Indeed, for all the hilarity that Lawrence elicits by merely bugging her eyes out while puffing away on a cigarette or popping up in a neck brace, there's a troubling lack of interiority to the performance on the whole. Lawrence problematically omits major, potentially illuminating traits about Rosalyn, including the debilitating social anxiety we hear so much about yet which is totally eclipsed by her brash exterior, or her relationship with her son, who never actually feels like her son, much less someone she lives in the same house with, or, you know, gave birth to. Say what you will about screen time and supporting characters, but in the same movie Bradley Cooper manages to find poignancy and concealed depths in what could've easily remained a surface-bound comic creation. There is always the promise of concealed depths within Rosalyn's character, but seldom the unearthing.

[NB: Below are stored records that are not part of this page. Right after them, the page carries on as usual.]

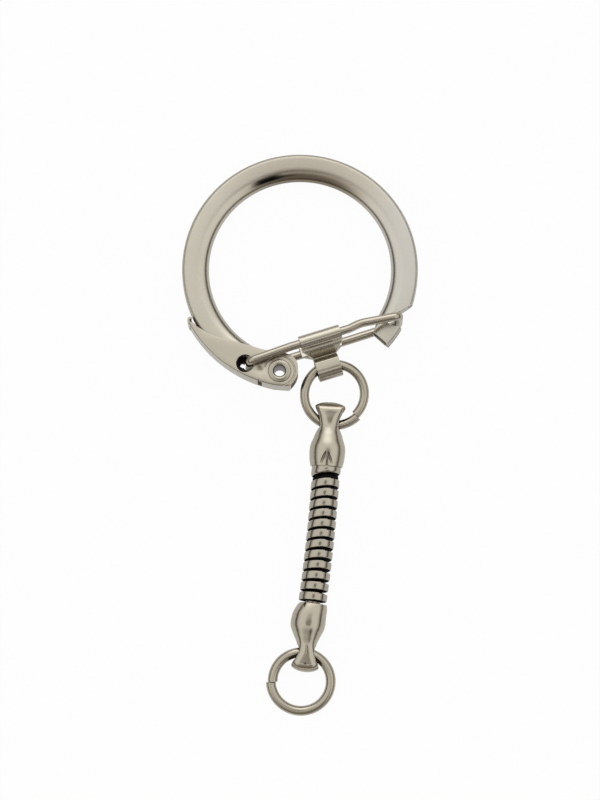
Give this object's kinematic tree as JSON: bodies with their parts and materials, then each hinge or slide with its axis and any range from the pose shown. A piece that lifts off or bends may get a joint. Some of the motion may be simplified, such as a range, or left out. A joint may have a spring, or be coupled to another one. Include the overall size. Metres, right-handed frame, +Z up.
{
  "type": "key ring",
  "caption": "Split key ring closed by an over-centre lever and a wire bail, with a folded clip, a short snake chain between waisted caps, and a jump ring at each end.",
  "frame": {"origin": "middle of the lying object on the table under it", "axes": "+Y from the lower jump ring towards the main ring, +Z up from the table, +X to the right with the lever on the left"},
  "size_m": [0.0276, 0.066, 0.0065],
  "materials": {
    "ring_steel": "satin nickel plate",
    "clasp_steel": "satin nickel plate, folded sheet",
    "rivet_steel": "nickel plate, turned flange",
    "wire_steel": "bright nickel plate on wire",
    "cap_steel": "bright nickel plate, crimped",
    "chain_steel": "bright nickel plate, aged in the gaps"
  },
  "bodies": {
    "frame": {"main_ring": "ring_steel", "rivet": "rivet_steel"},
    "lever": {"lever": "clasp_steel"},
    "bail": {"bail": "wire_steel"},
    "clip": {"clip": "clasp_steel"},
    "jump_upper": {"jump_ring_upper": "wire_steel"},
    "cap_upper": {"cap_upper": "cap_steel", "chain_end_upper": "chain_steel"},
    "chain_link_01": {"chain_link_01": "chain_steel"},
    "chain_link_02": {"chain_link_02": "chain_steel"},
    "chain_link_03": {"chain_link_03": "chain_steel"},
    "chain_link_04": {"chain_link_04": "chain_steel"},
    "chain_link_05": {"chain_link_05": "chain_steel"},
    "chain_link_06": {"chain_link_06": "chain_steel"},
    "chain_link_07": {"chain_link_07": "chain_steel"},
    "chain_link_08": {"chain_link_08": "chain_steel"},
    "chain_link_09": {"chain_link_09": "chain_steel"},
    "chain_link_10": {"chain_link_10": "chain_steel"},
    "chain_link_11": {"chain_link_11": "chain_steel"},
    "chain_link_12": {"chain_link_12": "chain_steel"},
    "cap_lower": {"cap_lower": "cap_steel", "chain_end_lower": "chain_steel"},
    "jump_lower": {"jump_ring_lower": "wire_steel"}
  },
  "joints": [
    {"name": "lever_swing", "type": "hinge", "parent": "frame", "child": "lever", "pos_m": [-0.00239, 0.00687, 0.00362], "axis": [0, 0.0958, 0.9954], "range_deg": [0, 80]},
    {"name": "bail_swing", "type": "hinge", "parent": "lever", "child": "bail", "pos_m": [-0.0059, 0.00784, 0.00352], "axis": [0, 0.0958, 0.9954], "range_deg": [-64.8, 0]},
    {"name": "clip_slide", "type": "slide", "parent": "bail", "child": "clip", "axis": [0.9544, 0.2971, -0.0286], "range_m": [-0.0009, 0.0009]},
    {"name": "jump_upper_swing", "type": "hinge", "parent": "clip", "child": "jump_upper", "pos_m": [0.00312, 0.00774, 0.00353], "axis": [0.9544, 0.2971, -0.0286], "range_deg": [-60, 60]},
    {"name": "cap_upper_swing", "type": "hinge", "parent": "jump_upper", "child": "cap_upper", "pos_m": [0.00343, 0.00108, 0.00218], "axis": [0.9976, -0.0698, 0], "range_deg": [-25, 25]},
    {"name": "link_01_bend", "type": "hinge", "parent": "cap_upper", "child": "chain_link_01", "pos_m": [0.00305, -0.00435, 0.00208], "axis": [0, 0, 1], "range_deg": [-6, 6]},
    {"name": "link_02_bend", "type": "hinge", "parent": "chain_link_01", "child": "chain_link_02", "pos_m": [0.00293, -0.0061, 0.00208], "axis": [0.9972, -0.0751, 0], "range_deg": [-6, 6]},
    {"name": "link_03_bend", "type": "hinge", "parent": "chain_link_02", "child": "chain_link_03", "pos_m": [0.00284, -0.00729, 0.00208], "axis": [0, 0, 1], "range_deg": [-6, 6]},
    {"name": "link_04_bend", "type": "hinge", "parent": "chain_link_03", "child": "chain_link_04", "pos_m": [0.00274, -0.00849, 0.00208], "axis": [0.9962, -0.0874, 0], "range_deg": [-6, 6]},
    {"name": "link_05_bend", "type": "hinge", "parent": "chain_link_04", "child": "chain_link_05", "pos_m": [0.00264, -0.00968, 0.00208], "axis": [0, 0, 1], "range_deg": [-6, 6]},
    {"name": "link_06_bend", "type": "hinge", "parent": "chain_link_05", "child": "chain_link_06", "pos_m": [0.00253, -0.01088, 0.00208], "axis": [0.995, -0.0997, 0], "range_deg": [-6, 6]},
    {"name": "link_07_bend", "type": "hinge", "parent": "chain_link_06", "child": "chain_link_07", "pos_m": [0.00241, -0.01207, 0.00208], "axis": [0, 0, 1], "range_deg": [-6, 6]},
    {"name": "link_08_bend", "type": "hinge", "parent": "chain_link_07", "child": "chain_link_08", "pos_m": [0.00228, -0.01327, 0.00208], "axis": [0.9937, -0.112, 0], "range_deg": [-6, 6]},
    {"name": "link_09_bend", "type": "hinge", "parent": "chain_link_08", "child": "chain_link_09", "pos_m": [0.00215, -0.01446, 0.00208], "axis": [0, 0, 1], "range_deg": [-6, 6]},
    {"name": "link_10_bend", "type": "hinge", "parent": "chain_link_09", "child": "chain_link_10", "pos_m": [0.002, -0.01565, 0.00208], "axis": [0.9922, -0.1243, 0], "range_deg": [-6, 6]},
    {"name": "link_11_bend", "type": "hinge", "parent": "chain_link_10", "child": "chain_link_11", "pos_m": [0.00186, -0.01684, 0.00208], "axis": [0, 0, 1], "range_deg": [-6, 6]},
    {"name": "link_12_bend", "type": "hinge", "parent": "chain_link_11", "child": "chain_link_12", "pos_m": [0.0017, -0.01803, 0.00208], "axis": [0.9906, -0.1365, 0], "range_deg": [-6, 6]},
    {"name": "cap_lower_bend", "type": "hinge", "parent": "chain_link_12", "child": "cap_lower", "pos_m": [0.00153, -0.01922, 0.00208], "axis": [0, 0, 1], "range_deg": [-6, 6]},
    {"name": "jump_lower_swing", "type": "hinge", "parent": "cap_lower", "child": "jump_lower", "pos_m": [0.00056, -0.02559, 0.00186], "axis": [0.993, -0.1184, 0], "range_deg": [-60, 60]}
  ],
  "couplings": [
    {"joint": "bail_swing", "follows": "lever_swing", "ratio": -0.81}
  ]
}
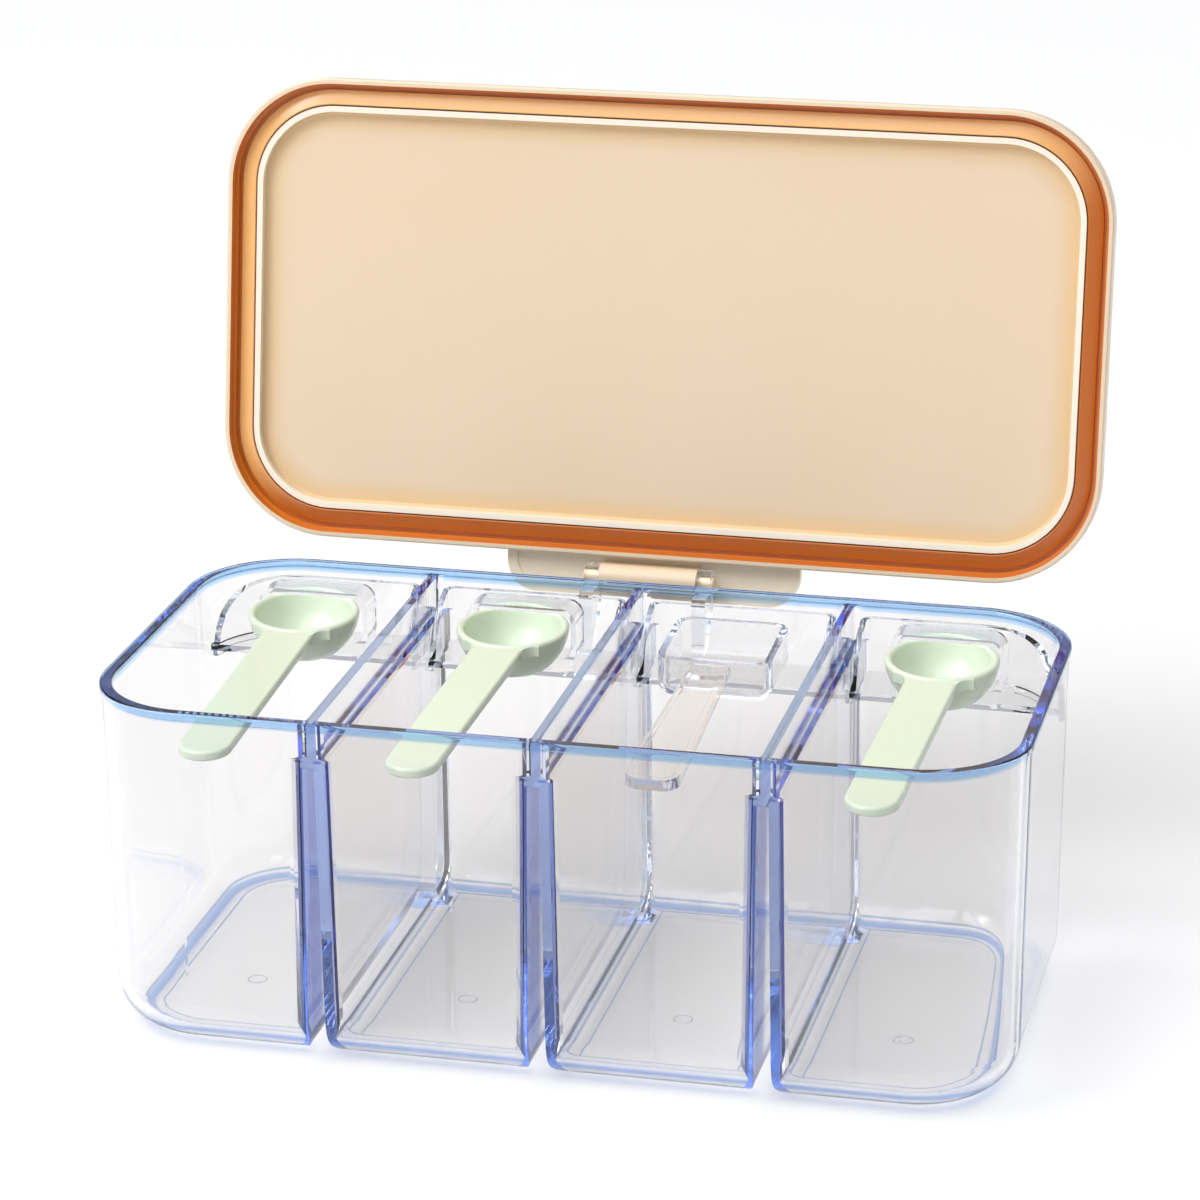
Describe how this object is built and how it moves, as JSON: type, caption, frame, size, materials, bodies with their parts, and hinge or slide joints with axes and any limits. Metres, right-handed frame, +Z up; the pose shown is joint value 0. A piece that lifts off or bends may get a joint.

Lawrence's screen persona is too vital to ever be anything less than engaging, even when it's irreparably miscast or overworked. Her Rosalyn is a mixed blessing of a performance, one that we can admire Lawrence for attempting in the first place and even enjoy for its most basic elements, if not one that necessarily warrants the current over-abundance of praise and prizes it has received thus far. Lawrence-as-Rosalyn never feels like anything more than a fun but thinnish acting exercise, a giddy but gimmicky comic spectacle where a real, full-bodied person could have been.